§ Work to be completed: Please give back word for word the lines below, from the first one through the one with "INNER_RIM_RADIUS = RIM_DIAMETER / 2 - WALL".

§ Data block:
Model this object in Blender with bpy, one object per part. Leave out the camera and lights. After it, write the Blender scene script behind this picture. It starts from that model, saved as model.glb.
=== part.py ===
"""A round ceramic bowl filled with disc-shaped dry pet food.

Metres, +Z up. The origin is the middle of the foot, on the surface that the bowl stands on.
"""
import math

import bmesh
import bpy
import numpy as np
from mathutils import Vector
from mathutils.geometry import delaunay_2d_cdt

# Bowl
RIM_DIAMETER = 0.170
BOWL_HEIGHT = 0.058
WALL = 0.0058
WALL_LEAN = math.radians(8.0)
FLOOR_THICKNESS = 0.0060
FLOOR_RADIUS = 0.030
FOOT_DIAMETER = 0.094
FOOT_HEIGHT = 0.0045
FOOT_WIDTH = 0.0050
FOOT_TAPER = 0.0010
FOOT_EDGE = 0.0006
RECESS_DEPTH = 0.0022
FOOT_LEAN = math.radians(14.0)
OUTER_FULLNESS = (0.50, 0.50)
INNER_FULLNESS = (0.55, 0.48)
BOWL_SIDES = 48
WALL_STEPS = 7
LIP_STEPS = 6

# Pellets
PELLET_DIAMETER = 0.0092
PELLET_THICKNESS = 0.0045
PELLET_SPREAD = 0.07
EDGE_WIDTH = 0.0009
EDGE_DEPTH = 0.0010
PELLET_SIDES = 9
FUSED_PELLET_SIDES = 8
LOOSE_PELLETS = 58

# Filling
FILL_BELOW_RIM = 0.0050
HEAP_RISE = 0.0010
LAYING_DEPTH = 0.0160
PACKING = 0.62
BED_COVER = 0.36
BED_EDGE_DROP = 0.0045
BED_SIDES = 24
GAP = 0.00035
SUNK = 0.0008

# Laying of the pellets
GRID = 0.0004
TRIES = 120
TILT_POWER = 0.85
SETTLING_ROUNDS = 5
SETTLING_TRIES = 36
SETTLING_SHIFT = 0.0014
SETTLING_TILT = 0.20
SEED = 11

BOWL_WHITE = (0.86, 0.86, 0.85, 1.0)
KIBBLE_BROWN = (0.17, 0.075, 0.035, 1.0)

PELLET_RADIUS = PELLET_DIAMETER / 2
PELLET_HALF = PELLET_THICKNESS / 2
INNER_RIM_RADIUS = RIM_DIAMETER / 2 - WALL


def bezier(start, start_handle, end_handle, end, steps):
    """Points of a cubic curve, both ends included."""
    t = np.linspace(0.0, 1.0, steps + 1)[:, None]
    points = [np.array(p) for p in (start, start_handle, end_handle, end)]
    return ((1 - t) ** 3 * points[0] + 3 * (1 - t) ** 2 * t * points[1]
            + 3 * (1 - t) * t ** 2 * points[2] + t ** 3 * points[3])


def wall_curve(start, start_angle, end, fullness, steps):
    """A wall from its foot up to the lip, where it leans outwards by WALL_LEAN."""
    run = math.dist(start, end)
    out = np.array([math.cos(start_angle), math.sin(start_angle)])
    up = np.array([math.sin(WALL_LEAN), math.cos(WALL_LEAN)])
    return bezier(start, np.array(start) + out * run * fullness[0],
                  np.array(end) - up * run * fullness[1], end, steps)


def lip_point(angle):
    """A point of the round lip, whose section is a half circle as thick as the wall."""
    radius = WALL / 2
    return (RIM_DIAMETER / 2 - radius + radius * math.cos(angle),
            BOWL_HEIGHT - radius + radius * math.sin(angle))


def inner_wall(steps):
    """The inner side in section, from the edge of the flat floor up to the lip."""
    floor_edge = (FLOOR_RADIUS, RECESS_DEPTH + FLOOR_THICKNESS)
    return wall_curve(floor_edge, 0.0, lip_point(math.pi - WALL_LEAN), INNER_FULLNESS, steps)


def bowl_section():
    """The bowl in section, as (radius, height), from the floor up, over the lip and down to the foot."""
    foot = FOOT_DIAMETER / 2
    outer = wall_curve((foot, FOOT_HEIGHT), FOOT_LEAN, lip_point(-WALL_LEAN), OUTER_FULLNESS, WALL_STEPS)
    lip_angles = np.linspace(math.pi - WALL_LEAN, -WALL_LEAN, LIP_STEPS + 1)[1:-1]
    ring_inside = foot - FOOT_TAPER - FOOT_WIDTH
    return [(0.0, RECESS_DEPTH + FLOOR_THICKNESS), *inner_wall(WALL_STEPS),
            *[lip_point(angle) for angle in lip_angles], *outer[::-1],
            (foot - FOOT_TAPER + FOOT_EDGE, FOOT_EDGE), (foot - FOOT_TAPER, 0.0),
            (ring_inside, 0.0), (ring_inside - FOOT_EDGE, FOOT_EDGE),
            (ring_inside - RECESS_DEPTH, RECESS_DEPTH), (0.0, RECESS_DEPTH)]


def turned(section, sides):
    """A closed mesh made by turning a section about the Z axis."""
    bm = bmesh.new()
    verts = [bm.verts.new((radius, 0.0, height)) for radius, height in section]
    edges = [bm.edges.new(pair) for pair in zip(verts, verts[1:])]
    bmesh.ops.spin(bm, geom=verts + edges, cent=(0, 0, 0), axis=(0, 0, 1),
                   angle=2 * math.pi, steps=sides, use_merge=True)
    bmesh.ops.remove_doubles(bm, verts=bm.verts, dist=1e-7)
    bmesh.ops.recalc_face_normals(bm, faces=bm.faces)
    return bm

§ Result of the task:
Model this object in Blender with bpy, one object per part. Leave out the camera and lights. After it, write the Blender scene script behind this picture. It starts from that model, saved as model.glb.
=== part.py ===
"""A round ceramic bowl filled with disc-shaped dry pet food.

Metres, +Z up. The origin is the middle of the foot, on the surface that the bowl stands on.
"""
import math

import bmesh
import bpy
import numpy as np
from mathutils import Vector
from mathutils.geometry import delaunay_2d_cdt

# Bowl
RIM_DIAMETER = 0.170
BOWL_HEIGHT = 0.058
WALL = 0.0058
WALL_LEAN = math.radians(8.0)
FLOOR_THICKNESS = 0.0060
FLOOR_RADIUS = 0.030
FOOT_DIAMETER = 0.094
FOOT_HEIGHT = 0.0045
FOOT_WIDTH = 0.0050
FOOT_TAPER = 0.0010
FOOT_EDGE = 0.0006
RECESS_DEPTH = 0.0022
FOOT_LEAN = math.radians(14.0)
OUTER_FULLNESS = (0.50, 0.50)
INNER_FULLNESS = (0.55, 0.48)
BOWL_SIDES = 48
WALL_STEPS = 7
LIP_STEPS = 6

# Pellets
PELLET_DIAMETER = 0.0092
PELLET_THICKNESS = 0.0045
PELLET_SPREAD = 0.07
EDGE_WIDTH = 0.0009
EDGE_DEPTH = 0.0010
PELLET_SIDES = 9
FUSED_PELLET_SIDES = 8
LOOSE_PELLETS = 58

# Filling
FILL_BELOW_RIM = 0.0050
HEAP_RISE = 0.0010
LAYING_DEPTH = 0.0160
PACKING = 0.62
BED_COVER = 0.36
BED_EDGE_DROP = 0.0045
BED_SIDES = 24
GAP = 0.00035
SUNK = 0.0008

# Laying of the pellets
GRID = 0.0004
TRIES = 120
TILT_POWER = 0.85
SETTLING_ROUNDS = 5
SETTLING_TRIES = 36
SETTLING_SHIFT = 0.0014
SETTLING_TILT = 0.20
SEED = 11

BOWL_WHITE = (0.86, 0.86, 0.85, 1.0)
KIBBLE_BROWN = (0.17, 0.075, 0.035, 1.0)

PELLET_RADIUS = PELLET_DIAMETER / 2
PELLET_HALF = PELLET_THICKNESS / 2
INNER_RIM_RADIUS = RIM_DIAMETER / 2 - WALL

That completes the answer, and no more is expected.